While these relativistic effects can couple an electron’s spin to its motion, coupling the spin and the center-of-mass motion of a neutral atom presents a challenge. In order to introduce spin-orbit coupling in neutral atomic gases, both Wang et al. and Cheuk et al. turned to a technique pioneered with bosonic Rubidium atoms . While spin-orbit-coupled Bose gases have generated much excitement, Fermi gases hold even more promise. Due to the Pauli exclusion principle, fermions occupy a large number of momentum states, and are therefore sensitive to global (topological) features of the band structure. Conversely, Bose-Einstein condensation typically occurs in one or two single-particle states. Spin-orbit-coupled fermionic gases would thus provide ways to explore a much richer phenomenology.
The basic principles of the technique are illustrated in Fig. 1. The experimentalists single out two among the many internal hyperfine atomic states, labeled and in analogy with the electronic spin. Two counterpropagating laser beams are introduced to couple these states by a resonant stimulated two-photon Raman transition: by absorbing a photon from the left beam, and emitting it into the right beam, a atom will flip into the state. Since in the process the atom receives a momentum kick, this provides a mechanism by which spin and momentum become coupled. In these experiments, the symmetries are different from our 2D example of electrons in a field and from spin-orbit coupling in solids: here, a unidirectional spin-orbit coupling is realized, where only the component of the momentum is coupled to spin.
Such symmetry differences can be viewed as either a blessing (allowing one to study novel physics) or a curse (making it difficult to model the physics most relevant for solid-state physics). Nevertheless, the current geometry can lead to exciting effects. For example, near a Feshbach resonance the fermions should pair to form a superconducting state similar to that seen in spin-orbit-coupled semiconducting wires . The analogy becomes even stronger if an optical lattice is used to break the atomic cloud into an array of wires . Such wires are expected to exhibit Majorana edge modes, which can be used for quantum computation (see 15 March 2010 Viewpoint).
There are a number of technical difficulties in using lasers to couple atomic motion and hyperfine states: photons can only flip electronic or nuclear spins when they are coupled to electronic motion. Thus, to allow the transition from to , experimentalists must tune the lasers near a multiplet of excited states (see Fig. 1). The detuning from resonance (), must be of the same order of magnitude as the fine structure splitting of that multiplet. Unfortunately, close to an optically allowed transition, one must contend with resonant absorption, which heats the gas. The crucial figure of merit is the ratio of the linewidth of the resonance to the fine structure splitting. This ratio is larger for lighter elements, which will therefore suffer more heating: bosonic rubidium-87 is more favorable than fermionic potassium-40, which in turn is more favorable than fermionic lithium-6.

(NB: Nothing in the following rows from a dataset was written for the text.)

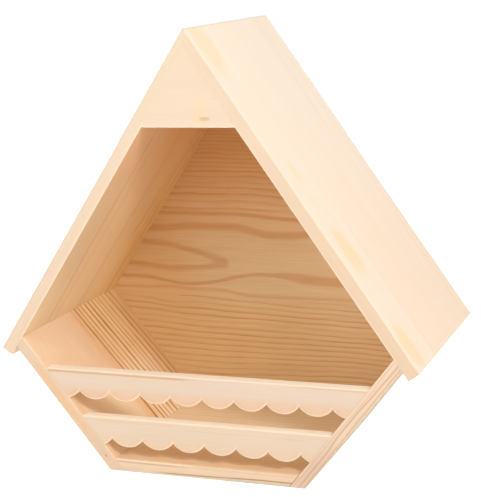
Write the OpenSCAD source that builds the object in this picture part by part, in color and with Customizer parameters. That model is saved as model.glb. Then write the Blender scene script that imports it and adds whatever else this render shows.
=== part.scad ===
// Wooden dovecote: an open-fronted nesting box under a steep pitched roof.
// The section is drawn looking at the front, x to the right and z up, and each
// board is that section carried back along y. The origin is the centre of the
// underside, on the surface that the box stands on.

/* [Overall] */
// Height from the underside to the ridge
apex_h = 422; // [380:1:480]
// Depth from the front edges to the back edges
depth = 218; // [160:1:300]
// Width across the underside, outside of the walls
base_w = 199; // [160:1:230]

/* [Roof] */
// Slope length of a roof board, ridge to eave
roof_len = 370; // [345:1:400]
// Slope of the roof above the level, in degrees
roof_pitch = 55.6; // [53:0.1:58]
// Thickness of the roof boards
roof_t = 12; // [9:0.5:16]
// Width of the front board in each glued roof panel; two equal boards follow
roof_front_w = 60; // [40:1:80]

/* [Walls and floor] */
// Slope of the walls above the level, in degrees
wall_lean = 51.7; // [48:0.1:55]
// Thickness of the side walls
wall_t = 12; // [9:0.5:16]
// Thickness of the floor
floor_t = 12; // [9:0.5:14]
// Width of the front board in each glued side wall
wall_front_w = 104; // [70:1:140]
// Width of the front board in the glued floor
floor_front_w = 109; // [70:1:140]

/* [Back] */
// Thickness of the back panel
back_t = 12; // [9:0.5:16]

/* [Gable] */
// Height of the gable board's lower edge above the underside
gable_z = 334; // [310:1:350]
// Thickness of the gable board
gable_t = 12; // [9:0.5:16]

/* [Rails] */
// Thickness of the two front rails
rail_t = 12; // [9:0.5:16]
// Height of a rail from its straight top edge to the tips of its lobes
rail_h = 29; // [25:0.5:31]
// Height of the upper rail's top edge above the underside
upper_rail_z = 99; // [92:0.5:106]
// Height of the lower rail's top edge above the underside
lower_rail_z = 53; // [50:0.5:58]
// Width of one lobe of the scalloped edge
lobe_w = 32; // [26:0.5:40]
// Depth of the scalloped edge, cusp to lobe tip
lobe_d = 8; // [5:0.5:10]
// Width of the bevel that eases the rails' front edges
ease = 1; // [0.5:0.1:2]

/* [Hidden] */
$fn = 96;

pine_pale = [0.93, 0.84, 0.75];
pine_cream = [0.95, 0.89, 0.81];
pine_warm = [0.87, 0.72, 0.58];
pine_tan = [0.80, 0.62, 0.46];

y_front = -depth / 2;
y_back = depth / 2;
y_wall = y_front + wall_front_w;
y_floor = y_front + floor_front_w;
y_roof = y_front + roof_front_w;
y_roof_2 = (y_roof + y_back) / 2;

// Roof section, right half: the outer line runs from the ridge down to the eave.
roof_dir = [cos(roof_pitch), -sin(roof_pitch)];
roof_in = [-sin(roof_pitch), -cos(roof_pitch)];
ridge = [0, apex_h];
eave_top = ridge + roof_len * roof_dir;
eave_low = eave_top + roof_t * roof_in;
ridge_low = [0, apex_h - roof_t / cos(roof_pitch)];

// Wall section, right half: the outer line rises from the edge of the underside.
wall_dir = [cos(wall_lean), sin(wall_lean)];
wall_foot = [base_w / 2, 0];
wall_foot_in = [base_w / 2 - wall_t / sin(wall_lean), 0];

function cross2(a, b) = a[0] * b[1] - a[1] * b[0];
function meet(p, d, q, e) = p + d * cross2(q - p, e) / cross2(d, e);
wall_top = meet(eave_low, roof_dir, wall_foot, wall_dir);
wall_top_in = meet(eave_low, roof_dir, wall_foot_in, wall_dir);

// Half width of the room at height z, below and above the wall heads.
function room_low(z) = wall_foot_in[0] + z / tan(wall_lean);
function room_high(z) = (ridge_low[1] - z) / tan(roof_pitch);

module carry(y0, y1) {
    translate([0, y1, 0])
        rotate([90, 0, 0])
            linear_extrude(height = y1 - y0)
                children();
}

module roof_section() {
    polygon([ridge, eave_top, eave_low, ridge_low]);
}

module wall_section() {
    polygon([wall_foot, wall_top, wall_top_in, wall_foot_in]);
}

module floor_section() {
    polygon([
        [-room_low(0), 0], [room_low(0), 0],
        [room_low(floor_t), floor_t], [-room_low(floor_t), floor_t]
    ]);
}

// Clear section of the room above the floor, between the walls and the roof.
module room_section() {
    polygon([
        [-room_low(floor_t), floor_t], [room_low(floor_t), floor_t],
        wall_top_in, ridge_low, [-wall_top_in[0], wall_top_in[1]]
    ]);
}

// The back panel closes the room between the back edges: equal boards, one
// above the other, from the floor to the underside of the ridge.
back_boards = 4;
back_board_h = (ridge_low[1] - floor_t) / back_boards;
module back_board(row) {
    carry(y_back - back_t, y_back)
        intersection() {
            room_section();
            translate([-apex_h, floor_t + (row - 1) * back_board_h])
                square([2 * apex_h, back_board_h]);
        }
}

// One rail: straight top edge, ends cut to the walls, round lobes hanging along
// the lower edge with a cusp on the middle line. The lobes' front edges are
// eased by a bevel that follows each arc, and so is the top edge.
lobe_r = (lobe_w * lobe_w / 4 + lobe_d * lobe_d) / (2 * lobe_d);
module lobe() {
    rotate([-90, 0, 0]) {
        cylinder(h = ease, r1 = lobe_r - ease, r2 = lobe_r);
        translate([0, 0, ease])
            cylinder(h = rail_t, r = lobe_r);
    }
}

module rail(top_z) {
    low_z = top_z - rail_h;
    mid_z = low_z + lobe_r;
    count = ceil(room_low(top_z) / lobe_w);
    difference() {
        carry(y_front, y_front + rail_t)
            polygon([
                [-room_low(low_z), low_z], [room_low(low_z), low_z],
                [room_low(top_z), top_z], [-room_low(top_z), top_z]
            ]);
        for (i = [-count : count - 1])
            difference() {
                translate([i * lobe_w, y_front - 1, low_z - 1])
                    cube([lobe_w, rail_t + 2, mid_z - low_z + 1]);
                translate([(i + 0.5) * lobe_w, y_front, mid_z])
                    lobe();
            }
        translate([0, y_front, top_z])
            rotate([45, 0, 0])
                cube([3 * base_w, ease * sqrt(2), ease * sqrt(2)], center = true);
    }
}

module roof_left_front() {
    color(pine_pale) carry(y_front, y_roof) mirror([1, 0]) roof_section();
}

module roof_left_middle() {
    color(pine_pale) carry(y_roof, y_roof_2) mirror([1, 0]) roof_section();
}

module roof_left_back() {
    color(pine_pale) carry(y_roof_2, y_back) mirror([1, 0]) roof_section();
}

module roof_right_front() {
    color(pine_cream) carry(y_front, y_roof) roof_section();
}

module roof_right_middle() {
    color(pine_cream) carry(y_roof, y_roof_2) roof_section();
}

module roof_right_back() {
    color(pine_cream) carry(y_roof_2, y_back) roof_section();
}

module wall_left_front() {
    color(pine_warm) carry(y_front, y_wall) mirror([1, 0]) wall_section();
}

module wall_left_back() {
    color(pine_tan) carry(y_wall, y_back) mirror([1, 0]) wall_section();
}

module wall_right_front() {
    color(pine_warm) carry(y_front, y_wall) wall_section();
}

module wall_right_back() {
    color(pine_tan) carry(y_wall, y_back) wall_section();
}

module floor_front() {
    color(pine_warm) carry(y_front, y_floor) floor_section();
}

module floor_back() {
    color(pine_warm) carry(y_floor, y_back) floor_section();
}

module back_board_1() {
    color(pine_tan) back_board(1);
}

module back_board_2() {
    color(pine_tan) back_board(2);
}

module back_board_3() {
    color(pine_tan) back_board(3);
}

module back_board_4() {
    color(pine_tan) back_board(4);
}

module gable_board() {
    color(pine_pale)
        carry(y_front, y_front + gable_t)
            polygon([
                [-room_high(gable_z), gable_z], [room_high(gable_z), gable_z], ridge_low
            ]);
}

module upper_rail() {
    color(pine_pale) rail(upper_rail_z);
}

module lower_rail() {
    color(pine_pale) rail(lower_rail_z);
}

roof_left_front();
roof_left_middle();
roof_left_back();
roof_right_front();
roof_right_middle();
roof_right_back();
wall_left_front();
wall_left_back();
wall_right_front();
wall_right_back();
floor_front();
floor_back();
back_board_1();
back_board_2();
back_board_3();
back_board_4();
gable_board();
upper_rail();
lower_rail();
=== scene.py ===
import math

import bpy
from mathutils import Matrix, Vector

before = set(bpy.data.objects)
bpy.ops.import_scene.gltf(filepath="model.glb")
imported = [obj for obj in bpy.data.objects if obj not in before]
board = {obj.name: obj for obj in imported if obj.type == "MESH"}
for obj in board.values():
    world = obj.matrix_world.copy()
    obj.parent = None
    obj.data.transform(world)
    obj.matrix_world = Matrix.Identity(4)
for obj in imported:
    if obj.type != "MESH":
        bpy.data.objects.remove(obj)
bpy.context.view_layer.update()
print("frame loaded:", len(board), "boards")


def paint(red, green, blue):  # a colour as a paint box shows it, 0 to 255
    def linear(level):
        level = level / 255
        if level <= 0.04045:
            return level / 12.92
        return ((level + 0.055) / 1.055) ** 2.4
    return (linear(red), linear(green), linear(blue), 1.0)


class Wire:  # one socket; the operators add the nodes
    def __init__(self, shader, socket):
        self.shader = shader
        self.socket = socket

    def maths(self, operation, *terms):
        return self.shader.node("Math", {"operation": operation}, dict(enumerate(terms)))

    def __add__(self, other):
        return self.maths("ADD", self, other)

    def __radd__(self, other):
        return self.maths("ADD", other, self)

    def __sub__(self, other):
        return self.maths("SUBTRACT", self, other)

    def __rsub__(self, other):
        return self.maths("SUBTRACT", other, self)

    def __mul__(self, other):
        return self.maths("MULTIPLY", self, other)

    def __rmul__(self, other):
        return self.maths("MULTIPLY", other, self)

    def __truediv__(self, other):
        return self.maths("DIVIDE", self, other)

    def __pow__(self, other):
        return self.maths("POWER", self, other)

    def __abs__(self):
        return self.maths("ABSOLUTE", self)

    def most(self, other):
        return self.maths("MAXIMUM", self, other)

    def least(self, other):
        return self.maths("MINIMUM", self, other)


class Shader:  # one material, or the world, built node by node
    def __init__(self, name, shelf=bpy.data.materials):
        self.material = shelf.new(name)
        self.material.use_nodes = True
        self.tree = self.material.node_tree
        self.tree.nodes.clear()

    def node(self, kind, settings=None, inputs=None, output=0):
        made = self.tree.nodes.new("ShaderNode" + kind)
        for key, value in (settings or {}).items():
            setattr(made, key, value)
        for key, value in (inputs or {}).items():
            socket = self.find(made.inputs, key)
            if isinstance(value, Wire):
                self.tree.links.new(value.socket, socket)
            else:
                socket.default_value = value
        return Wire(self, self.find(made.outputs, output)) if len(made.outputs) else made

    def find(self, sockets, key):
        if isinstance(key, int):
            return sockets[key]
        return next(s for s in sockets if s.name == key and s.enabled)

    def smooth(self, value, start, end, low=0.0, high=1.0):
        return self.node("MapRange", {"interpolation_type": "SMOOTHSTEP"},
                         {"Value": value, "From Min": start, "From Max": end,
                          "To Min": low, "To Max": high})

    def between(self, value, low, high, soft):
        return self.smooth(value, low - soft, low + soft) * self.smooth(value, high + soft, high - soft)

    def vector(self, operation, *terms):
        return self.node("VectorMath", {"operation": operation}, dict(enumerate(terms)))

    def scaled(self, vector, amount):
        return self.node("VectorMath", {"operation": "SCALE"}, {0: tuple(vector), "Scale": amount})

    def dot(self, vector, direction):
        return self.node("VectorMath", {"operation": "DOT_PRODUCT"},
                         {0: vector, 1: tuple(direction)}, output="Value")

    def mix(self, factor, first, second):
        return self.node("Mix", {"data_type": "RGBA"},
                         {"Factor": factor, "A": first, "B": second}, output="Result")


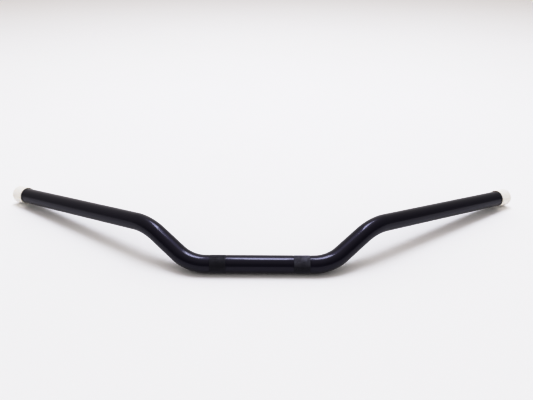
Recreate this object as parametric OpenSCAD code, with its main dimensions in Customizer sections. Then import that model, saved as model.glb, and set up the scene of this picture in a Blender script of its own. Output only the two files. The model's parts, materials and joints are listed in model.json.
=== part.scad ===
// Motorcycle handlebar: one bent steel tube with two knurled clamp bands, and a push-on cap at each end.
//
// The origin is the middle of the straight centre section, on the tube's axis. +X points to the rider's
// left hand, +Y back to the rider and +Z up, with the bar lying on its centre section and its two caps.
// The tube is laid out as a bender makes it: straight lengths, bend angles, and the turn from the plane
// of one bend to the plane of the next. All sizes are in millimetres and all angles in degrees.

/* [Tube] */

// Outside diameter of the tube
tube_d = 22.2; // [20:0.1:23.5]

// Wall thickness of the tube
tube_wall = 2.3; // [1.5:0.1:3]

/* [Bends] */

// Length of the straight centre section
centre_straight = 130; // [126:1:180]

// Lean of the first bend's plane up from the horizontal
riser_lean = 39.3; // [20:0.1:60]

// Angle of the bend from the centre section up into the riser
riser_bend = 42.5; // [30:0.5:60]

// Radius of that bend on the tube's centre line
riser_bend_radius = 52; // [40:1:80]

// Straight length of the riser between its two bends
riser_straight = 37; // [10:1:120]

// Turn of the tube between the planes of the two bends
plane_turn = 124.2; // [100:0.1:150]

// Angle of the bend from the riser into the grip section
grip_bend = 32; // [15:0.5:60]

// Radius of that bend on the tube's centre line
grip_bend_radius = 71; // [40:1:100]

// Straight length of the grip section, up to the mouth of the cap
grip_straight = 235; // [180:1:280]

/* [Knurled bands] */

// Distance from the middle of the bar to the middle of a band
band_offset = 51; // [40:0.5:53]

// Width of a band
band_width = 19.5; // [12:0.5:25]

// Width of the relief groove at each side of a band
relief_width = 1; // [0.8:0.1:1.2]

// Depth of the relief groove
relief_depth = 0.3; // [0.2:0.1:0.6]

/* [End caps] */

// Outside diameter of a cap
cap_d = 25; // [24:0.1:28]

// Outside length of a cap
cap_length = 21; // [15:0.5:35]

// Thickness of the cap's closed end
cap_floor = 1.5; // [1:0.1:3]

// Chamfer around the cap's closed end
cap_edge = 0.8; // [0.4:0.1:1.4]

// Chamfer around the inside of the cap's mouth
cap_mouth_chamfer = 0.5; // [0.2:0.1:0.8]

/* [Tube ends] */

// How much smaller in radius the lead-in under the cap is than the rest of the tube
lead_in_step = 0.2; // [0.2:0.05:0.5]

// Chamfer on the outside edge of the tube's end
end_chamfer = 0.5; // [0.2:0.1:1]

/* [Hidden] */

$fn = 96;

// Radial clearance between a cap and the lead-in
cap_clearance = 0.05;

// Gap left at the cap's mouth, and between its closed end and the tube's end
cap_gap = 0.1;

// How much thicker the wall is in a bend, on each side, so that a straight can end inside it
bend_swell = 0.06;

// How far each straight runs into the bend beside it
bend_overlap = 2;

// How far a cutting shape runs past the solid that it cuts
lap = 1;

tube_r = tube_d / 2;
bore_r = tube_r - tube_wall;
lead_in_r = tube_r - lead_in_step;
lead_in_length = cap_length - cap_floor;
cap_r = cap_d / 2;
cap_bore_r = lead_in_r + cap_clearance;
cap_bore_depth = cap_length - cap_floor;

paint = [0.09, 0.09, 0.12];
white_plastic = [0.9, 0.88, 0.84];

// Turns local +Z, the way along the tube, to +X, and local +X to +Y
module from_the_middle() {
    rotate([90, 0, 90])
        children();
}

// Moves the children to the far end of a straight length
module after_straight(length) {
    translate([0, 0, length])
        children();
}

// Moves and turns the children to the far end of a bend towards local +X
module after_bend(angle, radius) {
    translate([radius * (1 - cos(angle)), 0, radius * sin(angle)])
        rotate([0, angle, 0])
            children();
}

// Carries the children to the start of the first bend, in its plane
module at_riser_bend() {
    from_the_middle()
        after_straight(centre_straight / 2)
            rotate([0, 0, riser_lean])
                children();
}

// Carries the children to the start of the riser
module at_riser() {
    at_riser_bend()
        after_bend(riser_bend, riser_bend_radius)
            children();
}

// Carries the children to the start of the second bend, in its plane
module at_grip_bend() {
    at_riser()
        after_straight(riser_straight)
            rotate([0, 0, -plane_turn])
                children();
}

// Carries the children to the start of the grip section
module at_grip() {
    at_grip_bend()
        after_bend(grip_bend, grip_bend_radius)
            children();
}

// Carries the children to the mouth of the cap
module at_cap() {
    at_grip()
        after_straight(grip_straight)
            children();
}

// A straight length of tube, which runs on by overlap_in before its start and overlap_out past its end
module straight(length, overlap_in = 0, overlap_out = 0) {
    whole = overlap_in + length + overlap_out;
    translate([0, 0, -overlap_in])
        difference() {
            cylinder(r = tube_r, h = whole);
            translate([0, 0, -lap])
                cylinder(r = bore_r, h = whole + 2 * lap);
        }
}

// A bend of tube that starts along local +Z and turns towards local +X
module bend(angle, radius) {
    translate([radius, 0, 0])
        rotate([90, 0, 180])
            rotate_extrude(angle = angle)
                translate([radius, 0])
                    difference() {
                        circle(r = tube_r + bend_swell);
                        circle(r = bore_r - bend_swell);
                    }
}

// The slimmer end of the tube that the cap goes over
module lead_in() {
    difference() {
        union() {
            cylinder(r = lead_in_r, h = lead_in_length - end_chamfer);
            translate([0, 0, lead_in_length - end_chamfer])
                cylinder(r1 = lead_in_r, r2 = lead_in_r - end_chamfer, h = end_chamfer);
        }
        translate([0, 0, -lap])
            cylinder(r = bore_r, h = lead_in_length + 2 * lap);
    }
}

// The straight that takes the grip and the controls, with the lead-in at its end
module grip_section() {
    straight(grip_straight, bend_overlap);
    after_straight(grip_straight)
        lead_in();
}

// A relief groove around the centre section, from x onwards
module relief(x) {
    translate([x, 0, 0])
        rotate([0, 90, 0])
            difference() {
                cylinder(r = tube_r + lap, h = relief_width);
                translate([0, 0, -lap])
                    cylinder(r = tube_r - relief_depth, h = relief_width + 2 * lap);
            }
}

// The straight centre section, with a relief groove at each side of both bands
module centre_section() {
    difference() {
        translate([-centre_straight / 2, 0, 0])
            from_the_middle()
                straight(centre_straight, bend_overlap, bend_overlap);
        for (middle = [-band_offset, band_offset]) {
            relief(middle - band_width / 2 - relief_width);
            relief(middle + band_width / 2);
        }
    }
}

// Everything on the rider's left of the centre section
module left_arm() {
    at_riser_bend()
        bend(riser_bend, riser_bend_radius);
    at_riser()
        straight(riser_straight, bend_overlap, bend_overlap);
    at_grip_bend()
        bend(grip_bend, grip_bend_radius);
    at_grip()
        grip_section();
}

// The bent tube
module bar_tube() {
    color(paint)
        union() {
            centre_section();
            left_arm();
            mirror([1, 0, 0])
                left_arm();
        }
}

// A push-on cap, with its mouth at the origin and its closed end up
module end_cap() {
    color(white_plastic)
        rotate_extrude()
            polygon([
                [cap_bore_r + cap_mouth_chamfer, 0],
                [cap_r, 0],
                [cap_r, cap_length - cap_edge],
                [cap_r - cap_edge, cap_length],
                [0, cap_length],
                [0, cap_bore_depth],
                [cap_bore_r, cap_bore_depth],
                [cap_bore_r, cap_mouth_chamfer]
            ]);
}

// The cap on the rider's left
module end_cap_left() {
    at_cap()
        after_straight(cap_gap)
            end_cap();
}

// The cap on the rider's right
module end_cap_right() {
    mirror([1, 0, 0])
        end_cap_left();
}

bar_tube();
end_cap_left();
end_cap_right();
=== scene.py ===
"""Motorcycle handlebar: a bent and painted steel tube, two knurled clamp bands and a push-on cap at each end.

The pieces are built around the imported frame, in metres, with the origin in the middle of the straight
centre section, +X to the rider's left hand, +Y back to the rider and +Z up.
"""

import json
import math

import bmesh
import bpy
from mathutils import Matrix, Vector


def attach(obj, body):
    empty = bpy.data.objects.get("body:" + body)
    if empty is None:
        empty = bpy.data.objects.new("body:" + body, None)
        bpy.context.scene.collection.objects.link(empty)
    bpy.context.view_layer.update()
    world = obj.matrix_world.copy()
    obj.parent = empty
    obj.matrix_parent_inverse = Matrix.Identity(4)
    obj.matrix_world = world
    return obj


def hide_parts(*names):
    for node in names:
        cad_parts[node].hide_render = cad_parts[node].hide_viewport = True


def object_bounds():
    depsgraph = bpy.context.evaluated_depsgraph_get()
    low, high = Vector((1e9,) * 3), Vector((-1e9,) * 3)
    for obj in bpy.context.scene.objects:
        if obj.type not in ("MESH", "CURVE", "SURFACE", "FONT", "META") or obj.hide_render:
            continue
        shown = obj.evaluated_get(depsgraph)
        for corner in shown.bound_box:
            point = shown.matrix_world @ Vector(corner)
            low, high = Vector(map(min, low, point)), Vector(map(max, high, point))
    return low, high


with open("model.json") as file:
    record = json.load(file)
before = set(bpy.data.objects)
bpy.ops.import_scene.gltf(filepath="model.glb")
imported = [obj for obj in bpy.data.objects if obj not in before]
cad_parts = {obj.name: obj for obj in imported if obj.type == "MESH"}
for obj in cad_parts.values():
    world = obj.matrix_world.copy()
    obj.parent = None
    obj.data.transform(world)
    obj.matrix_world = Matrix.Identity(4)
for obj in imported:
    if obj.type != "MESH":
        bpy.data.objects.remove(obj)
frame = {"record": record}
CAD_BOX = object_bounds()

bl_info = {
    "name": "Bent tube handlebar",
    "version": (1, 0, 0),
    "blender": (4, 5, 0),
    "location": "3D View > Sidebar > Handlebar",
    "description": "Builds a bent tube handlebar with knurled clamp bands and end caps",
    "category": "Add Mesh",
}

MILLIMETRE = 0.001

MOUNTS = {mount["name"]: mount for mount in frame["record"]["mounts"]}
CENTRE_MOUNT = MOUNTS["centre_section"]
BAND_MOUNT = MOUNTS["clamp_band_left"]
GRIP_MOUNT = MOUNTS["grip_left"]

ROUND = 128
BEND_STEPS = 36
FLOOR_ROUND = 96
SMOOTH_ANGLE = math.radians(30)
MERGE_DISTANCE = 1e-6
CUT_DISTANCE = 1e-8
RING_DISTANCE = 2e-6

BORE_FINISH = 1
LEFT = 1
RIGHT = -1

# The Mix node repeats its sockets' names for each kind of data, so its colour sockets are known by number
MIX_FACTOR = 0
MIX_FIRST = 6
MIX_SECOND = 7
MIX_RESULT = 2

# The curve, among the four of a curve mapping, that acts on all the colours
COMBINED_CURVE = 3

# How strong the painted sheen is on the top crests of each knurled band: a lighter colour that stands in for
# the lamps' sheen, stronger on the left band
BAND_SHEEN = {"left": 1.0, "right": 0.2}

# The ceiling panels, which widen towards the back: left, right, near, far, and their share of the brightness
PANELS = (
    (-0.12, 0.13, 0.06, 0.32, 1.0),
    (-0.20, 0.25, 0.32, 0.66, 1.1),
    (-0.28, 0.42, 0.66, 1.10, 0.9),
    (-0.36, 0.64, 1.10, 1.60, 0.5),
)

# Local Z is the way along the tube and local X the side that a bend turns to: from the middle, +X and +Y
FROM_THE_MIDDLE = Matrix(((0, 0, 1), (1, 0, 0), (0, 1, 0))).to_4x4()
OTHER_HAND = Matrix.Scale(-1, 4, (1, 0, 0))


# Sizes and colours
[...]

Wang et al. carried out their studies using potassium-40. They looked at equilibrium properties (measuring the thermal occupation of the various momentum and spin states) as well as dynamics (monitoring the time evolution of the spin populations starting from a polarized state) and measured the energy-momentum dispersion relation (using momentum-resolved radio-frequency spectroscopy, a technique related to angle-resolved photoemission spectroscopy). Through these studies they deliver a quantitative, coherent, and very intuitive picture of spin-orbit coupling in this noninteracting Fermi gas.
Cheuk et al. instead focused on lithium-6. This was a bold choice: as previously mentioned, lithium has an unfavorable ratio of fine structure splitting to linewidth. In fact, prior to this study the common wisdom was that inelastic light scattering would make such a study impractical. The authors came up with an ingenious approach to circumvent this problem: they worked with four atomic states, and used radio waves to drive transitions from two “reservoir” states into two spin-orbit-coupled states. They controlled the heating by keeping the population of the spin-orbit-coupled states low. By monitoring the transition rate as a function of the radio frequency, they were able to map out the dispersion of the spin-orbit-coupled states. Their study provided a comprehensive view of spin-orbit coupling in the absence of interparticle interactions. It remains to be seen if a similar strategy will allow the study of physics where such interparticle interactions are important.
The approach of Wang et al. and Cheuk et al. may prove valuable for using cold gases to recreate and explore the physics of topological insulators and superconductors. By providing new ways to investigate spin-orbit physics, these studies could also have a profound impact on the development of spintronic devices operated by spin instead of charge (see 15 June 2009 Trend).